---- MATERIAL

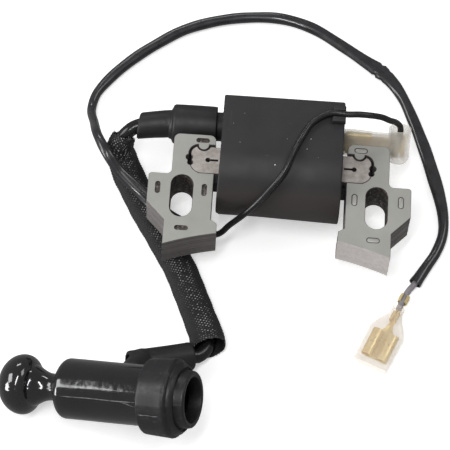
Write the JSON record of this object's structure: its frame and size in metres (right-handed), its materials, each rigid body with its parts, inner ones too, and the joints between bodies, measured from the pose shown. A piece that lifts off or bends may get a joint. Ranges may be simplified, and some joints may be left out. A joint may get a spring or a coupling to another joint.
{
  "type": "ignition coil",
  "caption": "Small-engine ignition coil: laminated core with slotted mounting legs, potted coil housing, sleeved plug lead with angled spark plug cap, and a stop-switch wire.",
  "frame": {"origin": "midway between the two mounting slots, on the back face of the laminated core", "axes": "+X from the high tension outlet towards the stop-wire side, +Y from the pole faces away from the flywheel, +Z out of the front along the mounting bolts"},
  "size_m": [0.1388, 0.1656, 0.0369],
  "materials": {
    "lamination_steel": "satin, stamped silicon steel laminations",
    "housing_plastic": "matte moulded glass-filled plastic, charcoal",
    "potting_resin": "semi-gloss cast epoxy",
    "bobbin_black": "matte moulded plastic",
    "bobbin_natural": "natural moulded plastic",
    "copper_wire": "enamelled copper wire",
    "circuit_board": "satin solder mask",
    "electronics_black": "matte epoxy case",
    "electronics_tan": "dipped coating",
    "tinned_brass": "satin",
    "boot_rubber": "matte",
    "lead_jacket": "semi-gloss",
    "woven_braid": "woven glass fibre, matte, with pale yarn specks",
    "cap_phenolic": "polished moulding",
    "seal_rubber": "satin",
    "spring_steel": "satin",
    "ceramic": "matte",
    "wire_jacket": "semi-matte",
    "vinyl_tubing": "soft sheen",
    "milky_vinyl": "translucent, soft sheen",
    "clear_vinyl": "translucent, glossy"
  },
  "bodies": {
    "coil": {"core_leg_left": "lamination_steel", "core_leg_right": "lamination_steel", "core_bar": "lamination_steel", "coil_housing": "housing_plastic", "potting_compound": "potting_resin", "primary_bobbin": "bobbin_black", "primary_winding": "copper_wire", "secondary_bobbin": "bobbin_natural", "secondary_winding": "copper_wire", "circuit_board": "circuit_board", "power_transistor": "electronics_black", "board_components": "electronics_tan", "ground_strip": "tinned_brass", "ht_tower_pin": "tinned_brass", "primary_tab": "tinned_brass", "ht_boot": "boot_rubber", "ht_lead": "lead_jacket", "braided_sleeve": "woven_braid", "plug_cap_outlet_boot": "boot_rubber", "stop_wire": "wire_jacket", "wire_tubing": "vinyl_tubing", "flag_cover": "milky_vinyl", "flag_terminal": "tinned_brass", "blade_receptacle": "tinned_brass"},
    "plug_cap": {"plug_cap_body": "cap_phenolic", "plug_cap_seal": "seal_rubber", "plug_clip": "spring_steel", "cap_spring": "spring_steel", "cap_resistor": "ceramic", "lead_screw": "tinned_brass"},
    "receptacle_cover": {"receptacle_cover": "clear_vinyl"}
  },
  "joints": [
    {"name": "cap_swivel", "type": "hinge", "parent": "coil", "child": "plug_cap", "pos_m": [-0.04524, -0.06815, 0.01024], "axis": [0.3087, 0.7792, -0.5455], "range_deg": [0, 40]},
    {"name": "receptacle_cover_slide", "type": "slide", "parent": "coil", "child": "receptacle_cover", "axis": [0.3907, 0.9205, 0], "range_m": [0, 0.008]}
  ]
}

--------

◆ WHAT THE TASK ASKS
Write out the material from the first line to the last, exactly.

◆ RESULT FOR THIS EXERCISE
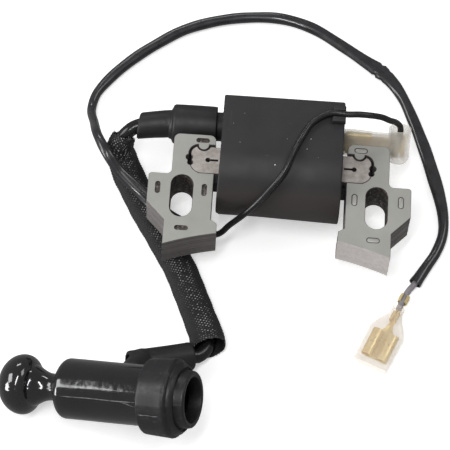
Write the JSON record of this object's structure: its frame and size in metres (right-handed), its materials, each rigid body with its parts, inner ones too, and the joints between bodies, measured from the pose shown. A piece that lifts off or bends may get a joint. Ranges may be simplified, and some joints may be left out. A joint may get a spring or a coupling to another joint.
{
  "type": "ignition coil",
  "caption": "Small-engine ignition coil: laminated core with slotted mounting legs, potted coil housing, sleeved plug lead with angled spark plug cap, and a stop-switch wire.",
  "frame": {"origin": "midway between the two mounting slots, on the back face of the laminated core", "axes": "+X from the high tension outlet towards the stop-wire side, +Y from the pole faces away from the flywheel, +Z out of the front along the mounting bolts"},
  "size_m": [0.1388, 0.1656, 0.0369],
  "materials": {
    "lamination_steel": "satin, stamped silicon steel laminations",
    "housing_plastic": "matte moulded glass-filled plastic, charcoal",
    "potting_resin": "semi-gloss cast epoxy",
    "bobbin_black": "matte moulded plastic",
    "bobbin_natural": "natural moulded plastic",
    "copper_wire": "enamelled copper wire",
    "circuit_board": "satin solder mask",
    "electronics_black": "matte epoxy case",
    "electronics_tan": "dipped coating",
    "tinned_brass": "satin",
    "boot_rubber": "matte",
    "lead_jacket": "semi-gloss",
    "woven_braid": "woven glass fibre, matte, with pale yarn specks",
    "cap_phenolic": "polished moulding",
    "seal_rubber": "satin",
    "spring_steel": "satin",
    "ceramic": "matte",
    "wire_jacket": "semi-matte",
    "vinyl_tubing": "soft sheen",
    "milky_vinyl": "translucent, soft sheen",
    "clear_vinyl": "translucent, glossy"
  },
  "bodies": {
    "coil": {"core_leg_left": "lamination_steel", "core_leg_right": "lamination_steel", "core_bar": "lamination_steel", "coil_housing": "housing_plastic", "potting_compound": "potting_resin", "primary_bobbin": "bobbin_black", "primary_winding": "copper_wire", "secondary_bobbin": "bobbin_natural", "secondary_winding": "copper_wire", "circuit_board": "circuit_board", "power_transistor": "electronics_black", "board_components": "electronics_tan", "ground_strip": "tinned_brass", "ht_tower_pin": "tinned_brass", "primary_tab": "tinned_brass", "ht_boot": "boot_rubber", "ht_lead": "lead_jacket", "braided_sleeve": "woven_braid", "plug_cap_outlet_boot": "boot_rubber", "stop_wire": "wire_jacket", "wire_tubing": "vinyl_tubing", "flag_cover": "milky_vinyl", "flag_terminal": "tinned_brass", "blade_receptacle": "tinned_brass"},
    "plug_cap": {"plug_cap_body": "cap_phenolic", "plug_cap_seal": "seal_rubber", "plug_clip": "spring_steel", "cap_spring": "spring_steel", "cap_resistor": "ceramic", "lead_screw": "tinned_brass"},
    "receptacle_cover": {"receptacle_cover": "clear_vinyl"}
  },
  "joints": [
    {"name": "cap_swivel", "type": "hinge", "parent": "coil", "child": "plug_cap", "pos_m": [-0.04524, -0.06815, 0.01024], "axis": [0.3087, 0.7792, -0.5455], "range_deg": [0, 40]},
    {"name": "receptacle_cover_slide", "type": "slide", "parent": "coil", "child": "receptacle_cover", "axis": [0.3907, 0.9205, 0], "range_m": [0, 0.008]}
  ]
}